Ahmadi, Chaudhry and Zhang had created a more powerful version of Newton’s method that could reach the true minimum value of a function in fewer iterations than previous techniques.
Like the original version of Newton’s method, each iteration of this new algorithm is still computationally more expensive than methods such as gradient descent. As a result, for the moment, the new work won’t change the way self-driving cars, machine learning algorithms or air traffic control systems work. The best bet in these cases is still gradient descent.
“Many ideas in optimization take years before they are made fully practical,” said Jason Altschuler of the University of Pennsylvania. “But this seems like a fresh perspective.”
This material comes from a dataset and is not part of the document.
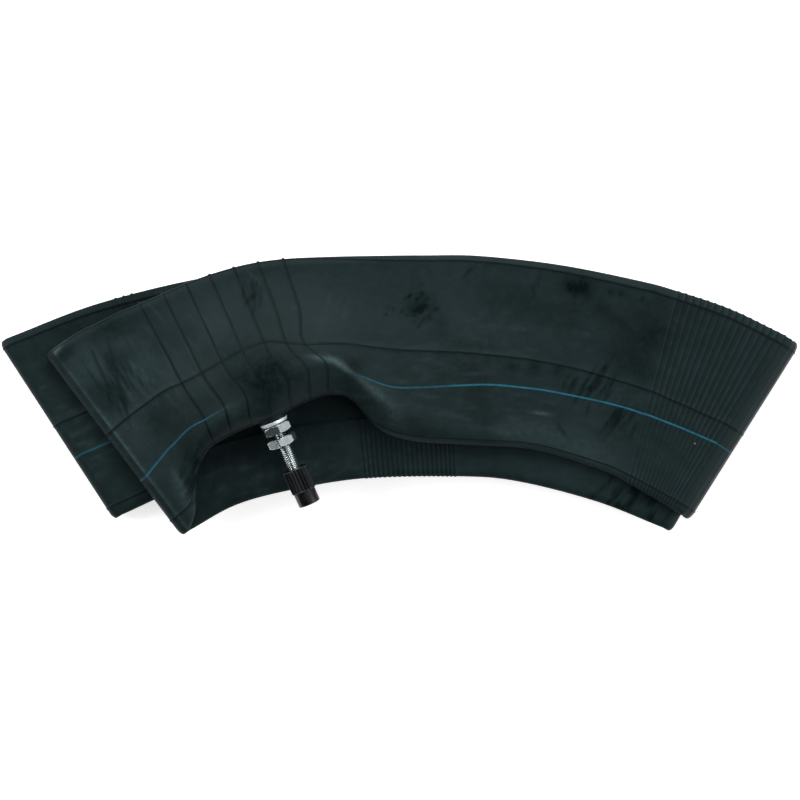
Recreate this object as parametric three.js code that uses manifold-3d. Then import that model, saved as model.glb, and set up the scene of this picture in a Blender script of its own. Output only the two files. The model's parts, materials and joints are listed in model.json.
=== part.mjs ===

If, over time, the underlying computational technology needed to run Newton’s method becomes more efficient — making each iteration less computationally expensive — then the algorithm developed by Ahmadi, Chaudhry and Zhang could eventually surpass gradient descent for all sorts of applications, including machine learning.
“Our algorithm right now is provably faster, in theory,” Ahmadi said. He’s hopeful, he added, that in 10 to 20 years, it will also be so in practice.
Correction: March 25, 2025
The graphic in this article has been updated.